6) If 'white supremacist' is not to be just another smear word like 'racist,' then it has to be defined. How ought it be defined?

7) Suppose Whites as a group are superior to Blacks as a group in some respect R, and suppose Jones points this out.  Is Jones a white supremacist with respect to R?  This raises the question: How can White Supremacism with respect to R be a bad thing, which it is supposed to be, if it is true?
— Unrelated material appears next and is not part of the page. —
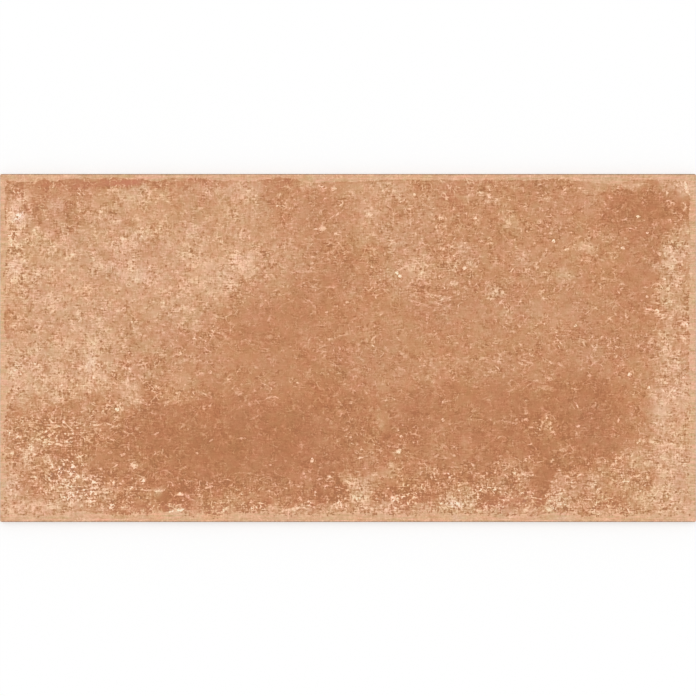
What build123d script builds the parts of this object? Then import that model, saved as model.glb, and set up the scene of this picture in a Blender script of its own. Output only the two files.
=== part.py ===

8) Wolff's decoupling of White Supremacy from hatred suggests that he is thinking of it as something 'institutional' or 'systemic.' Are our institutions white supremacist? What might that even mean given that our institutions allowed for the elimination of slavery and Jim Crow?

Addendum (8/18)

Malcolm Pollack responds, and I agree (red emphasis mine, italics his):

Consider: a generation of identitarian politics across the West has deliberately cultivated tribal resentments among non-whites. For decades white people have been blamed in media and academia for all the world’s ills, while aggressive immigration policies have openly sought to make them minorities in every one of their homelands (a prospect that is widely celebrated in our mainstream institutions). In colleges and universities, white applicants are disfavored for admission, while curricula feature pugnacious courses on eliminating “whiteness”. At the Academy Awards, a black actor says of his latest film “I get to kill all the white people! How great is that?”, and the audience laughs and cheers.

Is it any wonder, then, that in this toxic climate, many white people are developing a sense of identitarianism themselves? This is not “supremacy”; it is nothing more than an perfectly natural (and, therefore, easily predictable) sense of unity and belonging, in an explicitly and increasingly hostile environment. Express this readily understandable sentiment in public, however, and you are now a “white supremacist” — and your sense of identity is not mere attachment, but can only be “hate”.

“White supremacist”, then, is nothing more than a cudgel, to be used without mercy against anyone who says, however reluctantly, that: yes, we are white, and we are not ashamed of it, and if you are determined to divide all of society into competing racial groups, then our people will have to play the game too. It is a truly awful state of affairs, and it will all get much, much worse before it gets any better. “Diversity is our strength”? Rubbish. As we are already learning to our sorrow, it is anything but: it is the death of peace and order and comity, and, at last, of nations and cultures.